Inside Junior Curling: Team Dynamics a Big Factor

With the M&M Meat Shops Canadian Junior Curling Championships just around the corner, fans across the country will turn their attention to the nation’s best young curlers, February 2-10. So what makes these teams so successful and sets them apart from the rest? Over the years, I’ve interviewed many successful bantam and junior teams about their experiences in competition. Besides attributing the usual hard work, dedication and loads of practice, one of the most consistent things I’ve heard from each of these teams is team chemistry. As a young female player, I’ve experienced the effects good team dynamics have had on a team.

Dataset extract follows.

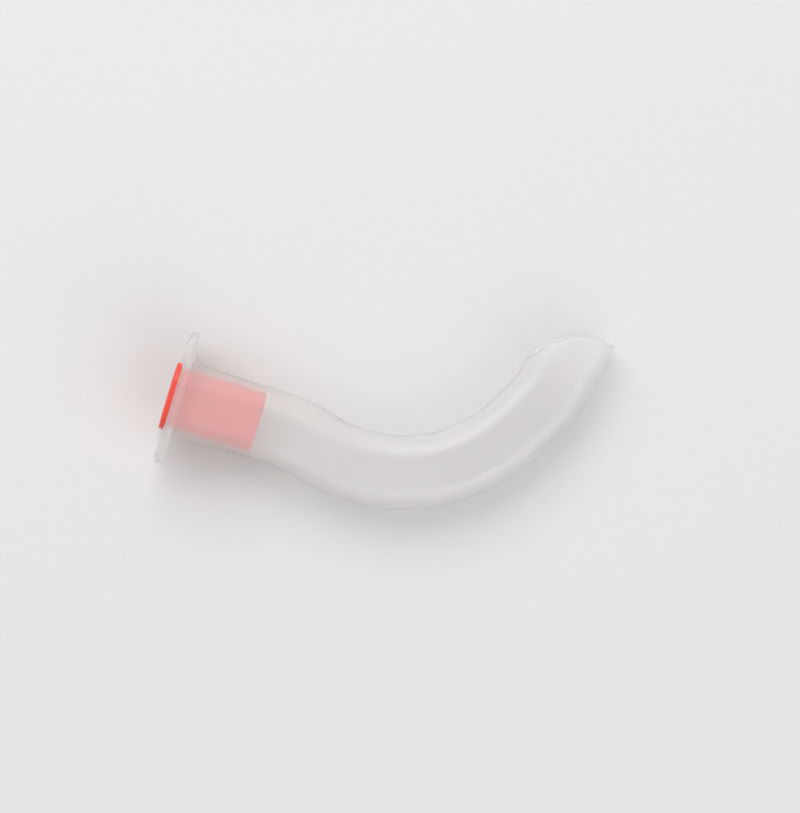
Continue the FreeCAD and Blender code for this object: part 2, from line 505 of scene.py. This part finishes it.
def soft_polyethylene():
    """Milky, see-through and satin, with a clearer skin."""
    finish = Finish("soft_polyethylene")
    streaks, cloud, bump = moulded(finish, streaks_per_metre=(55.0, 420.0, 420.0))
    tone = streaks * 0.6 + cloud * 0.4
    colour = finish.mix(tone, (0.97, 0.945, 0.935, 1), (1.0, 0.985, 0.98, 1))
    shader = finish.node(
        "BsdfPrincipled", {}, Base_Color=colour, Roughness=0.27 + tone * 0.16, IOR=1.12, Alpha=0.64,
        Transmission_Weight=0.6, Subsurface_Weight=1.0, Subsurface_Radius=(1.0, 1.0, 1.0),
        Subsurface_Scale=2 * MM, Coat_Weight=0.6, Coat_Roughness=0.2, Coat_IOR=1.5, Normal=bump,
    )
    return finish.surface(shader)


def red_plastic():
    """Opaque red with a smooth satin gloss."""
    finish = Finish("red_plastic")
    streaks, cloud, bump = moulded(finish, streaks_per_metre=(70.0, 500.0, 500.0))
    tone = streaks * 0.5 + cloud * 0.5
    colour = finish.mix(tone, (0.90, 0.06, 0.035, 1), (0.96, 0.10, 0.065, 1))
    shader = finish.node(
        "BsdfPrincipled", {}, Base_Color=colour, Roughness=0.30 + tone * 0.14, IOR=1.5, Normal=bump,
    )
    return finish.surface(shader)


def pale_floor():
    """Matt and nearly white, with a little tone."""
    finish = Finish("pale_floor")
    finish.node("TexCoord", {})
    fibres = finish.node("TexNoise", {}, finish.out("Object"), Scale=400.0, Detail=4.0, Roughness=0.6)
    colour = finish.mix(fibres, (0.785, 0.775, 0.77, 1), (0.815, 0.805, 0.80, 1))
    shader = finish.node("BsdfPrincipled", {}, Base_Color=colour, Roughness=0.9)
    return finish.surface(shader)


piece(airway_skin(), "airway_moulding", "airway_body", soft_polyethylene())
piece(block_skin(), "bite_block_moulding", "bite_block", red_plastic())

# Floor
FLOOR_HALF = 2.0
bm = bmesh.new()
bmesh.ops.create_grid(bm, x_segments=1, y_segments=1, size=FLOOR_HALF)
mesh = bpy.data.meshes.new("floor")
bm.to_mesh(mesh)
bm.free()
floor = bpy.data.objects.new("floor", mesh)
bpy.context.scene.collection.objects.link(floor)
mesh.materials.append(pale_floor())

# Camera, straight above. The bite portion runs down to the right by the angle it has in the picture.
VIEW_TURN = math.radians(17.04)
PIXELS_PER_MM = 4.24
PICTURE_WIDTH = 800
VIEW_DISTANCE = 1.2
VIEW_CENTRE = Vector((4.44, 0.1, 11.0)) * MM
CLIP_START = 0.01
camera = bpy.data.objects.new("camera", bpy.data.cameras.new("camera"))
bpy.context.scene.collection.objects.link(camera)
camera.data.sensor_fit = "HORIZONTAL"
camera.data.lens = camera.data.sensor_width * VIEW_DISTANCE / (PICTURE_WIDTH / PIXELS_PER_MM * MM)
camera.data.clip_start = CLIP_START
camera.location = VIEW_CENTRE + Vector((0, 0, VIEW_DISTANCE))
camera.rotation_euler = (0, 0, VIEW_TURN)
bpy.context.scene.camera = camera


def softbox(name, size, power, location):
    """Oblong lamp of this size and power in watts that faces the part."""
    lamp = bpy.data.lights.new(name, "AREA")
    lamp.shape = "RECTANGLE"
    lamp.size, lamp.size_y = size
    lamp.energy = power
    obj = bpy.data.objects.new(name, lamp)
    obj.location = location
    obj.rotation_euler = (-Vector(location)).to_track_quat("-Z", "Y").to_euler()
    bpy.context.scene.collection.objects.link(obj)


softbox("key", size=(1.2, 1.0), power=11.7, location=(-0.55, 0.75, 1.0))
softbox("fill", size=(1.4, 1.0), power=6, location=(0.9, -0.7, 0.9))

# Even light from all round
WORLD_STRENGTH = 0.48
world = bpy.data.worlds.new("studio")
bpy.context.scene.world = world
world.use_nodes = True
background = world.node_tree.nodes["Background"]
background.inputs["Color"].default_value = (1, 1, 1, 1)
background.inputs["Strength"].default_value = WORLD_STRENGTH

bpy.context.scene.view_settings.view_transform = "Standard"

Though I’ve been fortunate to play on many teams with incredible team chemistry, my junior team in 2008 best exemplifies how solid team dynamics can result in success. We maybe weren’t the strongest team in the province on paper, but we gelled immediately both on and off the ice and respected each other’s abilities. This resulted in a successful season and a provincial title. Anything can happen if you work together!

Kaitlyn Lawes in action at the 2009 M&M Meat Shops Canadian Junior Championship (Photo CCA/Michael Burns)

I chatted with Kaitlyn Lawes, two-time Canadian junior champ and vice on Jennifer Jones’s championship rink, to get her opinion on team dynamics and how they have affected her curling career. “I don’t know if I would be where I am today if I didn’t get to play with the girls I did growing up,” says Lawes. “[My teammates] helped me get to where I am.” How important are team dynamics in junior play?

Kaitlyn Lawes delivers her stone at the 2012 Capital One Canada Cup of Curling in Moose Jaw (Photo CCA/Michael Burns)

“It’s huge in junior, especially for junior women,” states Lawes. “Women can be catty at the best of times and since you spend a lot of time together on the road [at spiels], you need to get along.” Though she has had much success, Lawes remembers back to moments when good team chemistry pulled her squad through some tough times. “At the second junior national, we were struggling a little part way through the week. The pressure was starting to get to us and there was the potential to see our team dynamics fall apart,” says Lawes. “Our coach sat us down and brought us back to reality. We were reminded that we have to enjoy it.” It worked, as Lawes and company went on to win the Canadian junior title defeating Ontario’s Rachel Homan in the final.Lawes believes that strong team dynamics are not only key in junior play, but also translate to women’s play. “I think that it’s equal for juniors and women,” says Lawes. “It’s super important that you enjoy what you’re doing.” In the end… “Make sure you enjoy the people you’re with. Success will follow.” Good luck to all teams heading to Fort McMurray, Alberta, in February for the M&M Meat Shops Canadian Junior Curling Championships! Good curling and may the rocks be ever in your favour!